La 22e édition du Printemps des Poètes se tiendra du 7 au 23 mars, elle sera placée sous le signe du Courage à l'initiative de Sophie Nauleau. Après La Poésie à l'épreuve de soi, dédiée à l'Ardeur en 2018, Sophie Nauleau récidive, elle qui a « les yeux de Chimène pour les mots des poètes » depuis l'enfance. Ecrivain, elle n'est pas poète elle-même, mais elle sait tout de la poésie (elle est docteur en Littérature française). Elle sait tout aussi à propos de l'art et de son histoire (elle est diplômée de l'Ecole du Louvre). Elle maîtrise donc la poétique, mais elle n'en est pas restée à Aristote : elle est de ceux qui contribuent aujourd'hui à dégager une poétique du rythme comme poétique de la spécificité des oeuvres, la poétique de leur liberté et de leur histoire. Elle maîtrise en même temps l'histoire de l'art en train de se faire, et c'est pourquoi elle a demandé à Pierre Soulages le tableau qui, reproduit sur l'affiche de cette 22e édition, donnera le ton à cette dernière. Elle introduit cette même édition avec un succulent petit livre d'une grande densité : Espère en ton courage (80 pages, Actes Sud, 13 euros).

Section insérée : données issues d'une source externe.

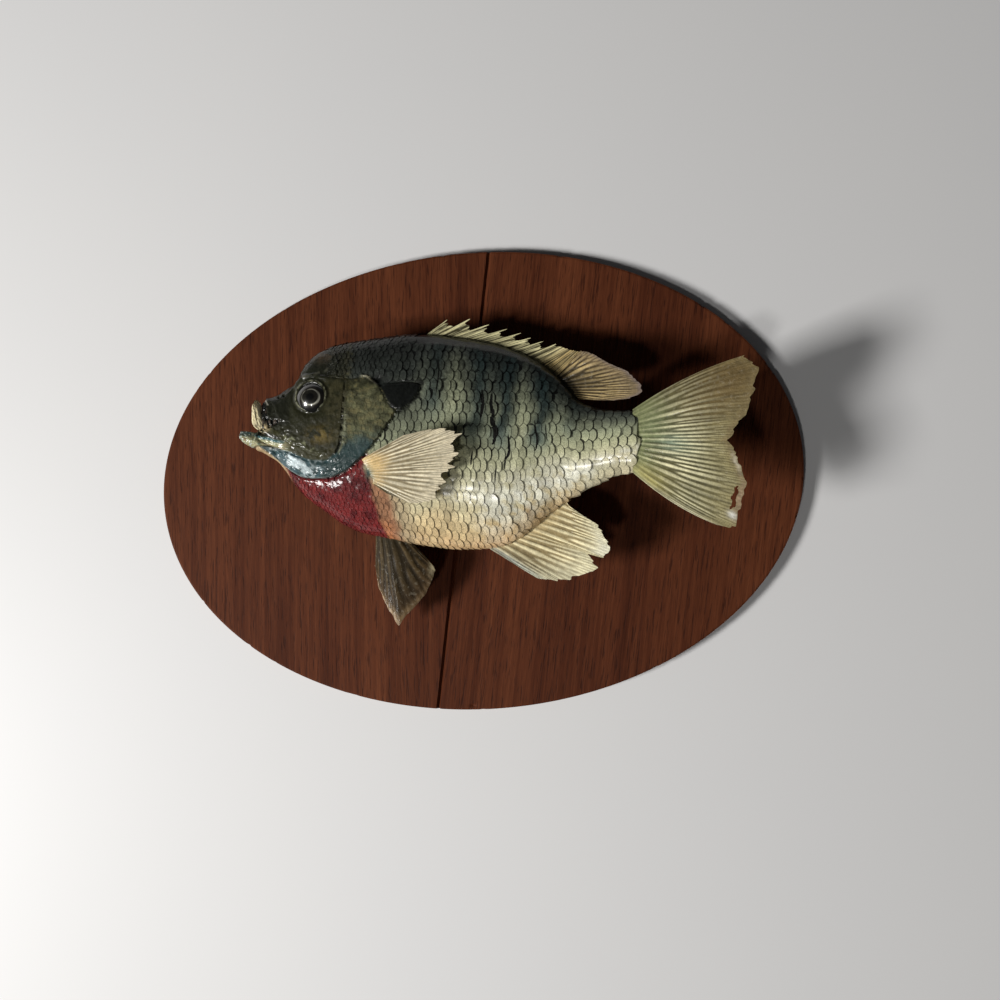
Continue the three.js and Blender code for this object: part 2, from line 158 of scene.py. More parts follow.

Une révolution dans la poésie en France s'est produite en 1973, quatre ans avant la naissance de Sophie, avec la publication de De la déception pure, manifeste froid (10/18) par André Velter et deux ou trois complices dont Serge Sautreau. La jeune Sophie a très vite pris le train en marche : « je ne crois pas que l'on se soit penché sur mon berceau pour me confier la mission d'entretenir le feu sacré des mots. » (p. 50) Il n'empêche : elle était là, le 11 mars 2002 à la Mutualité pour l'ouverture de la 4e édition du Printemps des Poètes, voulu en « meeting poétique » par André Velter et Claude Guerre, retransmis à la radio, qui réunissait deux mille personnes enthousiastes. « Il y avait cet immense tableau projeté de Vladimir Velickovic : son Homme de Muybridge montant les marches d'un escalier sans issue. » Dans son livre, Sophie Nauleau vagabonde avec une totale liberté parmi les poètes et les artistes, ses amis qu'elle n'a pas quittés depuis. Elle ne s'embarrasse pas des sciences du langage (qu'elle connaît parfaitement) : on la sent proche d'Eluard pour qui la poésie était d'abord « un langage sensible » et de René Char qui la définissait ainsi : elle « est à la fois parole et provocation silencieuse, désespérée de notre être-exigeant pour la venue d'une réalité qui sera sans concurrente. » (Sur la Poésie)
Ce que nous retiendrons ici surtout, c'est la profonde complicité de l'auteur avec les artistes plasticiens : c'est Ernest Pignon-Ernest qui réalisa l'affiche originale de L'Ardeur, c'est Soulages qui offre aujourd'hui le « Noir courage », mais Pignon-Ernest et Velter ne sont pas loin, qui écrivent dans Sur un nuage de terre ferme (Actes Sud, 2020) : « José Tomâs Român Martin/Est cet homme de noir courage,/Cet ombrageux qui resplendit de défi en défi,/Stoïque, irréductible, souverain. » Toute entière dans son écriture nourrie de sa grande culture et de ses souvenirs intimes, elle peut offrir des pistes « facultatives » au lecteur pris sous son charme. Si par exemple elle évoque un cinéaste : « Et Godard de mêler l'éternité rimbaldienne retrouvée au funeste cinq heures du soir de Federico Garcia Lorca », elle nous laisse libres d'aussitôt songer au Lorca de Motherwell et sa somptueuse série des Elegy to the Spanish Republic, lui qui, dans la n° 172, citait le poète : « Et tout n'était que mort et rien que mort/à cinq heures du soir/ ... Les blessures brûlaient comme des soleils/à cinq heures du soir ». Il y a beaucoup de gravité dans ce précieux petit livre, mais aussi de l'humour, par exemple à propos d'une photographie de Marc Riboud représentant une tortue traversant une route après le passage d'une voiture... De toute façon, Sophie Nauleau nous aura persuadés de faire nôtre la sentence de Christian Bobin qu'elle cite p. 52 : La poésie, c'est ce rien qui peut tout.